Inga (Christina Lindberg) is a Swedish sixteen-year-old whose sister Greta (Monica Ekman) lives far away in the big city with her boyfriend Casten (Krister Ekman), and Inga would very much like to see her again since life in the country is less than exciting. But maybe she is more conservative than she would like to see herself, as she discovers when Greta writes her a letter inviting her sister over to visit: she can see the sights, relax, get away from school, it'll be great. She is certainly looking forward to the trip as she gets on the train, and the long journey there gives her a lot of time to ruminate, so by the time she gets off the carriage and meets Greta and Carsten, she is ready for anything...
Maid in Sweden was an American-funded movie made by Cannon, who would by the next decade be littering cinemas with a go for broke plethora of productions which sure enough saw them out of business by the end of that era. But go back a bit, and they were investing in sexploitation such as this, which most will recall, if they recall it at all, for the English language debut of Swedish starlet Christina Lindberg, she of the willingness to doff her togs at the drop of a hat for the camera, one of many seventies performers who gathered a cult following for precisely that reason. She had a couple of films released before this, but it was here she made her initial impact with moviegoers.
Male moviegoers, most likely, but in this case the results came across as a parody of what outsiders would regard to be a Swedish drama, lots of introspection and nudity, though this was far from another I Am Curious Yellow as the philosophical musing was none too well developed. However, if you're the sort of film buff who will watch a movie with an actress you're partial to and continually lament every time something bad happens to her character and feel very protective as a result, then you will be hissing "Leave her alone, you beast!" to the unpleasant males who appeared alongside Christina in Maid in Sweden since even in her dreams she has visions of being attacked or otherwise repressed.
In fact, the film's attitude towards Inga is somewhat conflicted, as it cannot make up its mind whether she is victim or in control. When Carsten early on tries to have a conversation with her he doesn't get much that's illuminating, making her out to be rather boring, and we may be of the same opinion, but Lindberg always had a curiously soulful way about her that spoke of acres of Scandinavian melancholy, thereby bringing out that aformentioned protective feeling, and this film wasn't featuring even the worst her personas would have to put up with. Not least because of her too-thick Swedish accent, she ended up dubbed with what sounds like a voiceover artist over twice her age (Christina was eighteen) adopting a cod-Swedish accent to deliver her lines for her.

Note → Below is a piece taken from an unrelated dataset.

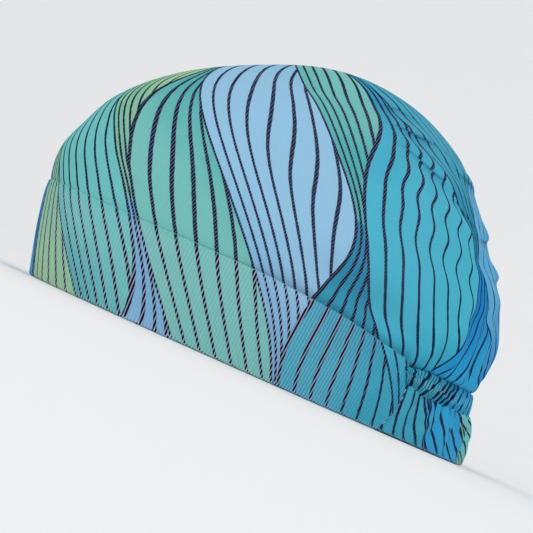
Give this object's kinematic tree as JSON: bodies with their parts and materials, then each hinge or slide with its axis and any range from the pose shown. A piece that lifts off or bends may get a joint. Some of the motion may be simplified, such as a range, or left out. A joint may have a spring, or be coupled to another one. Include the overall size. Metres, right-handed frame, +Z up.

But more serious is what happens when Greta arranges for her sister to go out on a date with an older artist, Bjorn (Leif Naeslund). We've already seen Inga has a sexual side when she accidentally spied on Greta and Carsten making love and she retired to her room to masturbate the night away, but that doesn't prepare you for what the filmmakers thought was acceptable when Bjorn asks her back to his place. Quite what a man in his twenties thinks is a good idea about going out with a sixteen-year-old is not made clear, but in a cliché of seventies softcore that thankfully we have left behind more or less, Bjorn grows quickly impatient with the girl's coyness and basically rapes her. Instead of traumatising Inga, she eventually responds and seems grateful for being brought out of her shell, but from a modern perspective this ruins the whole shoddy movie - how can we be comfortable watching the resulting romance when we've seen what the unlovely Bjorn is capable of? If you were here for the nudity you'd doubtless be satisfied, but dramatically this was severely misjudged. CSN-esque music by Bob Nash.